I'm using Roto Rooter machines(I work for a Franchise not a shady corporate office), so my cables have "Unique" head connectors (different from everybody else "just because").

So anyone know if adapters exist that will allow me to use non-Roto-Rooter blade heads?


----------



## rjbphd (Feb 5, 2010)

Tounces said:


> Anyone know if such a thing exists?
> 
> I'm using Roto Rooter machines(I work for a Franchise not a shady corporate office), so my cables have "Unique" head connectors (different from everybody else "just because").
> 
> So anyone know if adapters exist that will allow me to use non-Roto-Rooter blade heads?


What's the differance from Roto Rooter franchise and shady corp office??


----------



## Tounces (Aug 18, 2013)

rjbphd said:


> What's the differance from Roto Rooter franchise and shady corp office??


Well from experience, the corporate places seriously rip people off. 

The franchises vary based on whoever owns them, though.
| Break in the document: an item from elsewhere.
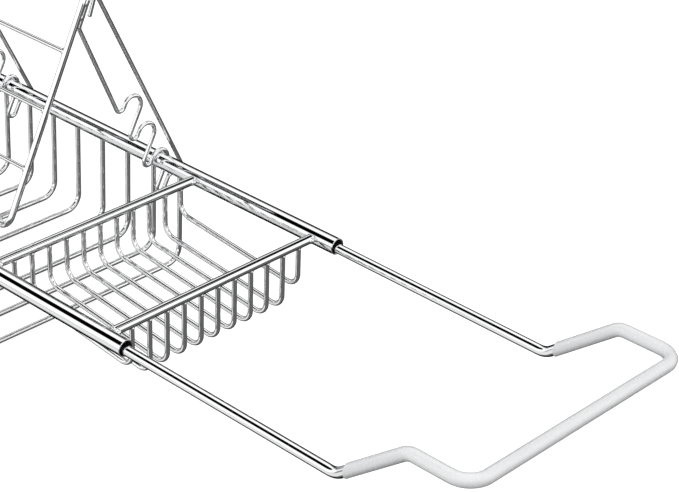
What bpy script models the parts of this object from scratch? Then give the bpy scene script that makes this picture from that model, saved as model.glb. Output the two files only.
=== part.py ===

The one I work for pretty well bends over backward for customers.


----------



## SewerRatz (Apr 25, 2009)

Tounces said:


> Anyone know if such a thing exists?
> 
> I'm using Roto Rooter machines(I work for a Franchise not a shady corporate office), so my cables have "Unique" head connectors (different from everybody else "just because").
> 
> So anyone know if adapters exist that will allow me to use non-Roto-Rooter blade heads?


Call Allan J Coleman, they have adaptors to get you to nearly any style end you want. 773-728-2400


----------



## Redwood (Sep 8, 2008)

Try here... http://www.draincables.com/Flip_Thru_Catalog_s/221.htm


----------



## PlungerJockey (Feb 19, 2010)

General wire sells adapters, not familiar with what RR uses.
http://generalpipecleaners.com/pro/connectors.htm


----------



## Tounces (Aug 18, 2013)

Slip Joint style for main line.

For the Jr Machine...well it's just a bolt end coming out of the cable.


----------



## retired rooter (Dec 31, 2008)

http://www.draincables.com/11_16_Slip_Joint_Drain_Cleaning_Cables_s/198.htm I guess I liked to keep it simple I never had any problem with these cables and spartain type blades and cup holders


----------